In the listing below, locate the lines bearing the word "context". Copy every one of them.

* Given material:
:::
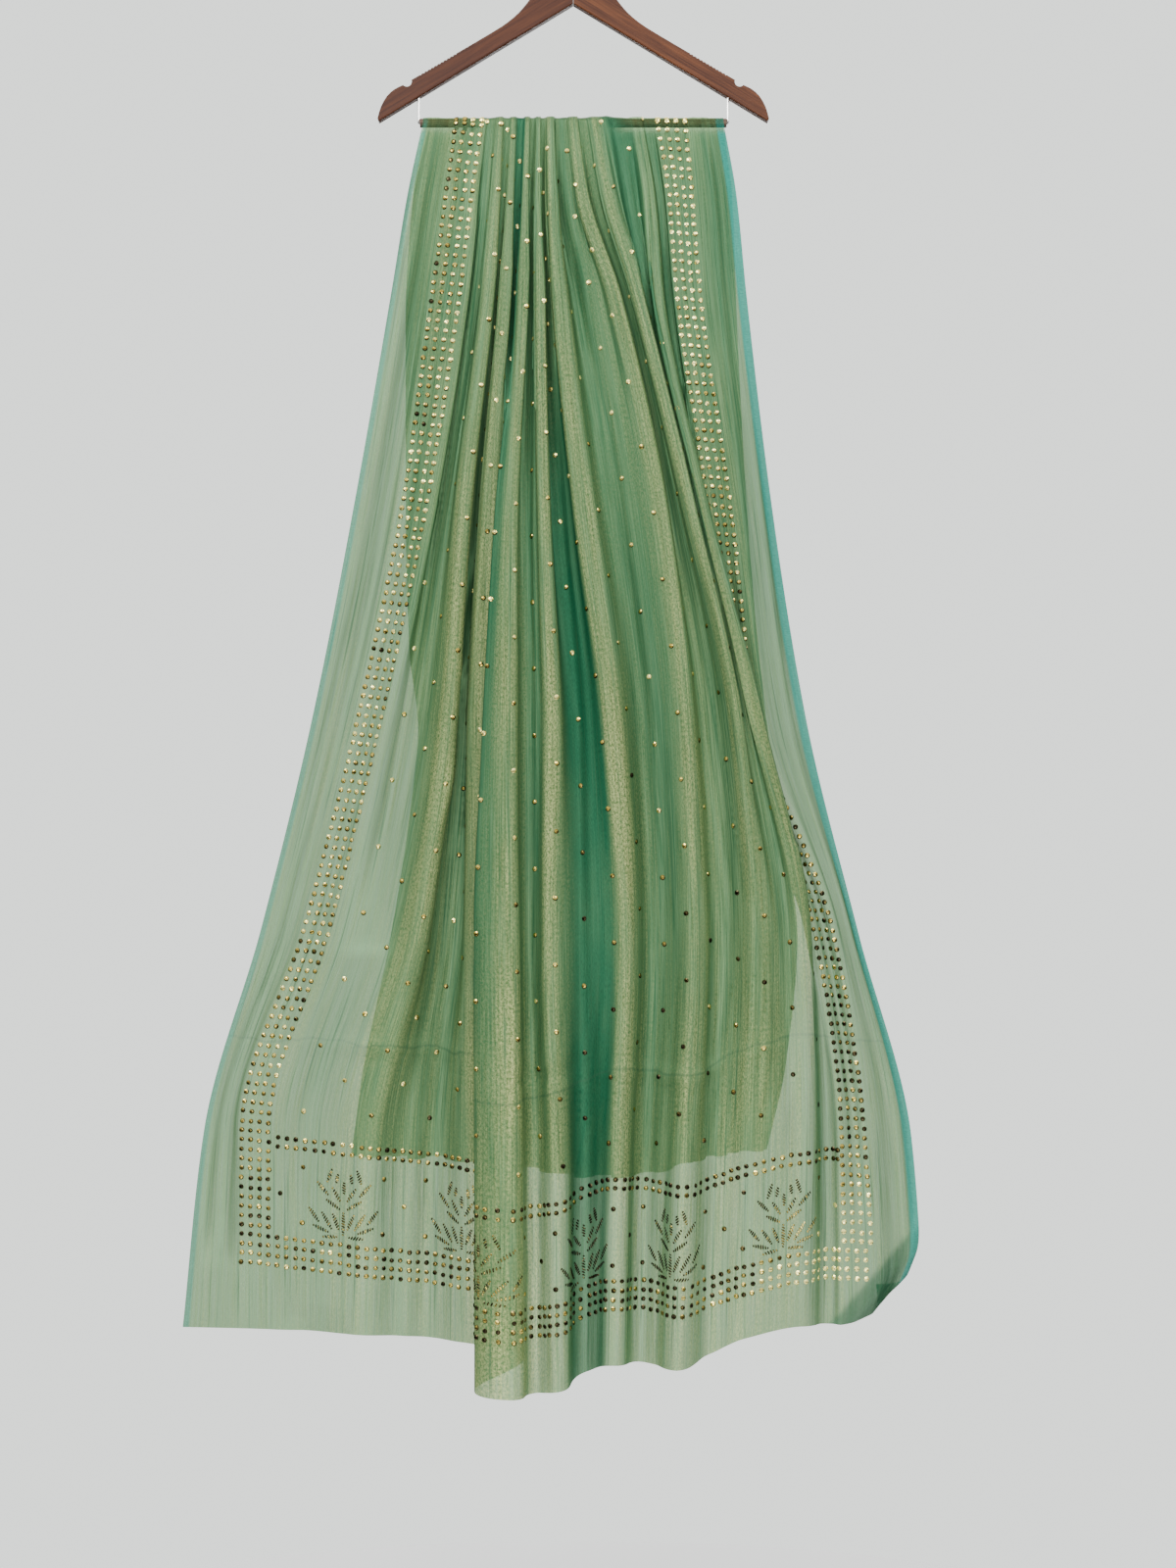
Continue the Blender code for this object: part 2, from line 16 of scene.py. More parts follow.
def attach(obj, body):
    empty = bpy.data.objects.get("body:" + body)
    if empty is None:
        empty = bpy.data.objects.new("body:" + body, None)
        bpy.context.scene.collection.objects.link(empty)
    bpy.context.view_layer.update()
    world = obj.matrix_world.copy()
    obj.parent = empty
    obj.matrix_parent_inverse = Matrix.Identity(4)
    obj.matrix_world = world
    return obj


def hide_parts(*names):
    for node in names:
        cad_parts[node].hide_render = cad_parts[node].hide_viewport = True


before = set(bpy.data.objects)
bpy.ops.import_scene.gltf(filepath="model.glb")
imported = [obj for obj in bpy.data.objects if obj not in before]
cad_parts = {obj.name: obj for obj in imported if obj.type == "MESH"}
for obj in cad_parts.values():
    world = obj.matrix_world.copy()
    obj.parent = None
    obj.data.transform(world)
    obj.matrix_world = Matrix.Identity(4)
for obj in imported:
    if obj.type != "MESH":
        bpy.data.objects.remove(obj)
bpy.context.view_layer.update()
:::
* Task answer:
        bpy.context.scene.collection.objects.link(empty)
    bpy.context.view_layer.update()
bpy.context.view_layer.update()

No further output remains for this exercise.